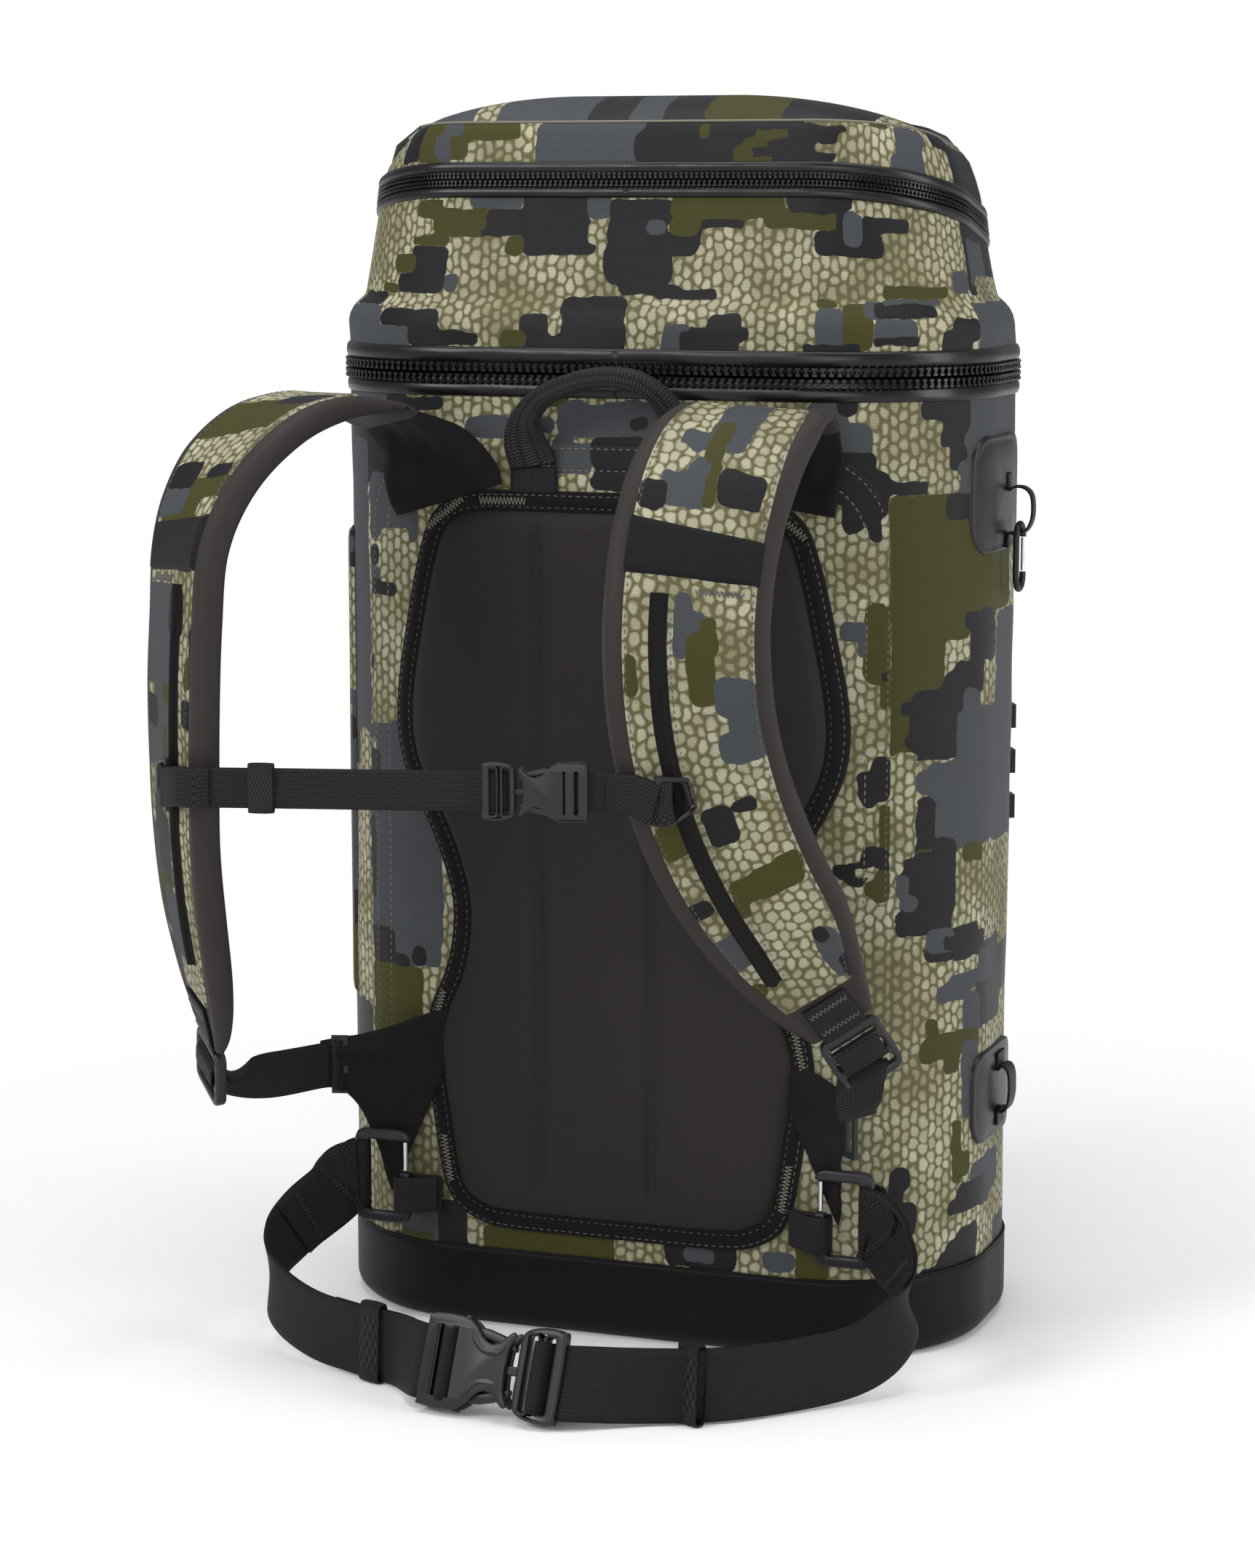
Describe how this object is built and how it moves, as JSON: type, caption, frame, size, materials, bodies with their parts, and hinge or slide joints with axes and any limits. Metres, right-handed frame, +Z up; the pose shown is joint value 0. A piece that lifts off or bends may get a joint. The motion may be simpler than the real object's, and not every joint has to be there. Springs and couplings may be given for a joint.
{
  "type": "tackle backpack",
  "caption": "Hard-floored zip-lid backpack for fishing tackle with a top compartment, padded shoulder straps, sternum strap and hip belt.",
  "frame": {"origin": "middle of the base's underside, on the floor", "axes": "+Z up, -Y towards the harness side, +X to the right seen from the harness side"},
  "size_m": [0.4045, 0.3981, 0.653],
  "materials": {
    "camo_fabric": "woven laminate, semi-gloss",
    "foam_grey": "smooth moulded foam",
    "webbing": "ribbed webbing",
    "zip": "moulded, glossy",
    "buckle_plastic": "fine moulded texture",
    "base_moulding": "matte moulded",
    "dark_fabric": "plain weave",
    "liner": "coated, light grey",
    "board": "plain",
    "wire": "drawn wire",
    "binding": "binding tape"
  },
  "bodies": {
    "pack": {"base_floor": "base_moulding", "base_skirt": "base_moulding", "body_shell": "camo_fabric", "inner_liner": "liner", "stiffener_boards": "board", "back_overlay": "camo_fabric", "back_pad": "foam_grey", "back_pad_binding": "binding", "main_zip_lower": "zip", "lid_hinge_fabric": "dark_fabric", "side_patches": "camo_fabric", "side_loops": "buckle_plastic", "side_panel_left": "camo_fabric", "front_daisy": "dark_fabric", "handle_tabs": "webbing", "strap_roots": "dark_fabric", "wings": "dark_fabric", "wing_rings": "buckle_plastic", "adjuster_webbing": "webbing", "hip_hooks": "buckle_plastic", "hip_anchors": "webbing", "hip_belt_left": "webbing", "hip_belt_right": "webbing", "hip_buckle_female": "buckle_plastic", "hip_keeper_left": "webbing", "hip_keeper_right": "webbing"},
    "lid": {"lid_shell": "camo_fabric", "lid_floor": "dark_fabric", "main_zip_upper": "zip", "cap_zip_lower": "zip", "cap_hinge_fabric": "dark_fabric"},
    "cap": {"cap_shell": "camo_fabric", "cap_zip_upper": "zip"},
    "main_slider": {"main_slider": "buckle_plastic"},
    "main_pull": {"main_pull": "buckle_plastic"},
    "cap_slider": {"cap_slider": "buckle_plastic"},
    "cap_pull": {"cap_pull": "buckle_plastic"},
    "handle": {"grab_handle": "webbing"},
    "harness": {"shoulder_pads": "foam_grey", "strap_faces": "camo_fabric", "strap_bands": "webbing", "strap_rails": "buckle_plastic"},
    "sternum": {"sternum_clips": "buckle_plastic", "sternum_buckle_female": "buckle_plastic", "sternum_webbing_right": "webbing", "sternum_webbing_left": "webbing", "sternum_keeper": "webbing"},
    "sternum_male": {"sternum_buckle_male": "buckle_plastic"},
    "sternum_prong_upper": {"sternum_prong_upper": "buckle_plastic"},
    "sternum_prong_lower": {"sternum_prong_lower": "buckle_plastic"},
    "adjuster_left": {"adjuster_left": "buckle_plastic"},
    "adjuster_right": {"adjuster_right": "buckle_plastic"},
    "hip_male": {"hip_buckle_male": "buckle_plastic"},
    "hip_prong_upper": {"hip_prong_upper": "buckle_plastic"},
    "hip_prong_lower": {"hip_prong_lower": "buckle_plastic"},
    "hip_gate_left": {"hip_gate_left": "wire"},
    "hip_gate_right": {"hip_gate_right": "wire"},
    "gear_clip": {"gear_clip": "buckle_plastic"},
    "gear_gate": {"gear_gate": "wire"}
  },
  "joints": [
    {"name": "lid_open", "type": "hinge", "parent": "pack", "child": "lid", "pos_m": [0, 0.1032, 0.518], "axis": [-1, 0, 0], "range_deg": [0, 100], "deforming": ["lid_hinge_fabric"]},
    {"name": "cap_open", "type": "hinge", "parent": "lid", "child": "cap", "pos_m": [0, 0.0864, 0.5807], "axis": [-1, 0, 0], "range_deg": [0, 95], "deforming": ["cap_hinge_fabric"]},
    {"name": "main_slider_travel", "type": "hinge", "parent": "pack", "child": "main_slider", "pos_m": [-0.095, 0.014, 0.518], "axis": [0, 0, 1], "range_deg": [0, 28]},
    {"name": "main_pull_swing", "type": "hinge", "parent": "main_slider", "child": "main_pull", "pos_m": [-0.17675, 0.0612, 0.518], "axis": [0.5, 0.866, 0], "range_deg": [0, 100]},
    {"name": "cap_slider_travel", "type": "slide", "parent": "lid", "child": "cap_slider", "axis": [0, 0.9756, -0.2195], "range_m": [-0.008, 0.01]},
    {"name": "cap_pull_swing", "type": "hinge", "parent": "cap_slider", "child": "cap_pull", "pos_m": [-0.1728, 0, 0.59944], "axis": [0, 0.9756, -0.2195], "range_deg": [0, 100]},
    {"name": "handle_fold", "type": "hinge", "parent": "pack", "child": "handle", "pos_m": [-0.0045, -0.1052, 0.4696], "axis": [1, 0, 0], "range_deg": [0, 50]},
    {"name": "harness_swing", "type": "hinge", "parent": "pack", "child": "harness", "pos_m": [-0.01, -0.124, 0.4925], "axis": [-1, 0, 0], "range_deg": [0, 12], "deforming": ["adjuster_webbing", "strap_roots"]},
    {"name": "sternum_height", "type": "slide", "parent": "harness", "child": "sternum", "axis": [-0.0601, -0.2503, 0.9663], "range_m": [-0.003, 0.006]},
    {"name": "sternum_release", "type": "slide", "parent": "sternum", "child": "sternum_male", "axis": [-0.9727, -0.2323, 0], "range_m": [0, 0.02], "deforming": ["sternum_webbing_left"]},
    {"name": "sternum_prong_upper_press", "type": "hinge", "parent": "sternum_male", "child": "sternum_prong_upper", "pos_m": [0.00641, -0.25525, 0.3317], "axis": [-0.2323, 0.9727, 0], "range_deg": [0, 8], "stiffness_Nm_per_rad": 0.02},
    {"name": "sternum_prong_lower_press", "type": "hinge", "parent": "sternum_male", "child": "sternum_prong_lower", "pos_m": [0.00641, -0.25525, 0.3143], "axis": [0.2323, -0.9727, 0], "range_deg": [0, 8], "stiffness_Nm_per_rad": 0.02},
    {"name": "adjuster_left_tilt", "type": "hinge", "parent": "harness", "child": "adjuster_left", "pos_m": [-0.18636, -0.20743, 0.17455], "axis": [-0.6462, 0.6414, 0.4135], "range_deg": [0, 30], "deforming": ["adjuster_webbing"]},
    {"name": "adjuster_right_tilt", "type": "hinge", "parent": "harness", "child": "adjuster_right", "pos_m": [0.13666, -0.13539, 0.18968], "axis": [-0.7839, -0.3137, -0.5357], "range_deg": [0, 30], "deforming": ["adjuster_webbing"]},
    {"name": "hip_release", "type": "slide", "parent": "pack", "child": "hip_male", "axis": [0.9927, -0.1203, 0], "range_m": [0, 0.034], "deforming": ["hip_belt_right"]},
    {"name": "hip_prong_upper_press", "type": "hinge", "parent": "hip_male", "child": "hip_prong_upper", "pos_m": [-0.00176, -0.23828, 0.03804], "axis": [-0.1123, -0.9267, 0.3587], "range_deg": [0, 8], "stiffness_Nm_per_rad": 0.05},
    {"name": "hip_prong_lower_press", "type": "hinge", "parent": "hip_male", "child": "hip_prong_lower", "pos_m": [-0.00301, -0.24854, 0.01116], "axis": [0.1123, 0.9267, -0.3587], "range_deg": [0, 8], "stiffness_Nm_per_rad": 0.05},
    {"name": "hip_gate_left_press", "type": "hinge", "parent": "pack", "child": "hip_gate_left", "pos_m": [-0.118, -0.11225, 0.0865], "axis": [0, -1, 0], "range_deg": [0, 22], "stiffness_Nm_per_rad": 0.003},
    {"name": "hip_gate_right_press", "type": "hinge", "parent": "pack", "child": "hip_gate_right", "pos_m": [0.118, -0.11225, 0.0865], "axis": [0, 1, 0], "range_deg": [0, 22], "stiffness_Nm_per_rad": 0.003},
    {"name": "gear_clip_swing", "type": "hinge", "parent": "pack", "child": "gear_clip", "pos_m": [0.1898, 0.004, 0.43325], "axis": [0, -1, 0], "range_deg": [0, 30]},
    {"name": "gear_gate_press", "type": "hinge", "parent": "gear_clip", "child": "gear_gate", "pos_m": [0.1898, 0.0113, 0.4133], "axis": [1, 0, 0], "range_deg": [0, 20], "stiffness_Nm_per_rad": 0.002}
  ]
}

****

- SET TASK: Gather all lines from the listing above in which "with" occurs.

- IN RESPONSE:
Describe how this object is built and how it moves, as JSON: type, caption, frame, size, materials, bodies with their parts, and hinge or slide joints with axes and any limits. Metres, right-handed frame, +Z up; the pose shown is joint value 0. A piece that lifts off or bends may get a joint. The motion may be simpler than the real object's, and not every joint has to be there. Springs and couplings may be given for a joint.
  "caption": "Hard-floored zip-lid backpack for fishing tackle with a top compartment, padded shoulder straps, sternum strap and hip belt.",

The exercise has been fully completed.